Reporters scrambled for the boxes and rolled their “treasure” away on trolleys at 6pm Dublin time yesterday. It was not immediately clear whether they contained anything of interest.
Further details on issues that arose during Mrs Palin’s governorship would be considered “scoops”. Examples include the installation of a $35,000 tanning bed in the governor’s mansion – to ward off depression, Mrs Palin said; the $17,000 in daily expenses she claimed when she spent nights at her family home in Wasilla; “troopergate”, or Mrs Palin and her husband Todd’s alleged involvement in the firing of a state trooper who divorced her sister; and Levi Johnston, the ex-boyfriend of the Palins’ daughter Bristol, and Bristol’s pregnancy.
Meanwhile, Newt Gingrich, another Republican presidential hopeful, swore to fight on yesterday after the mass desertion of his senior campaign staff.
“I’m prepared to go out and to campaign very intensely, but I want a campaign on ideas and on solutions and I want to do it in a way that brings Americans together into a large movement,” Mr Gingrich told ABC News in a televised interview outside his home in McLean, Virginia.
Unconventional methods of campaigning seem to be a fetish with Republican candidates this year. Mr Gingrich blamed the implosion of his campaign on “a fundamental strategic difference between the traditional consulting community and the kind of campaign I want to run”.
Mr Gingrich did not address the transgressions that led to the departure of nearly two dozen aides, including his campaign manager, spokesman and senior strategist, as well as staff in the early voting states of New Hampshire, Iowa, South Carolina and his home state of Georgia.

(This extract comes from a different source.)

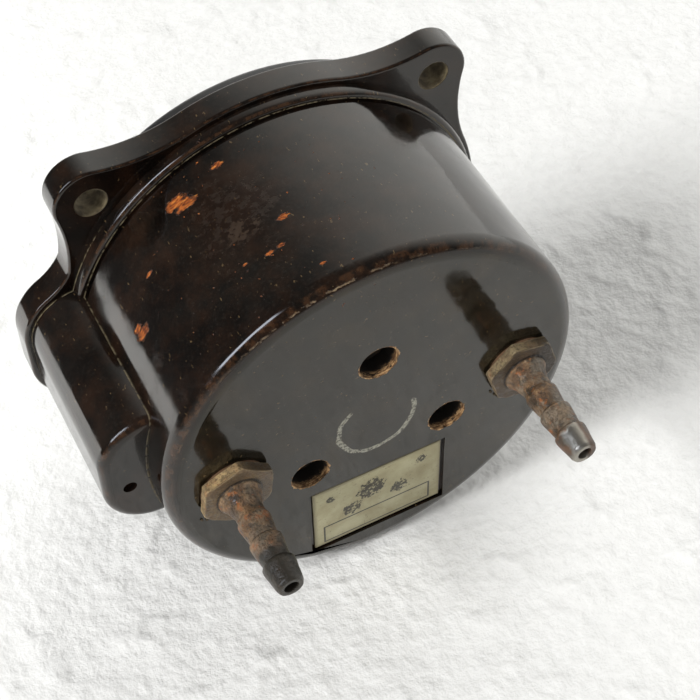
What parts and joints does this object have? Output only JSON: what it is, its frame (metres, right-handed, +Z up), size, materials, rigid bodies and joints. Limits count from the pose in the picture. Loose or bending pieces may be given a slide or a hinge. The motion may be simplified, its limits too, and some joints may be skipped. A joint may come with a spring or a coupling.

The first mistake was his condemnation of Republican representative Paul Ryan’s budget plan, which would have converted Medicare, the public health insurance plan for the elderly, to a voucher system, as “right-wing social engineering”. In Republican parlance, “social engineering” is usually preceded by the word “liberal”.
A second mistake was keeping a $500,000 credit line open at Tiffany Co to satisfy the craving of Mr Gingrich’s third wife, Callista, for diamonds. The purchases were not illegal, but they shocked voters at a time of 9 per cent unemployment and economic crisis.
The mass resignations coincided with Mr and Mrs Gingrich’s return on Thursday from a two-week cruise through the Greek islands while campaign staff had been slaving away. The aides had concluded that the former Speaker of the House lacked the discipline and dedication needed to win the Republican nomination.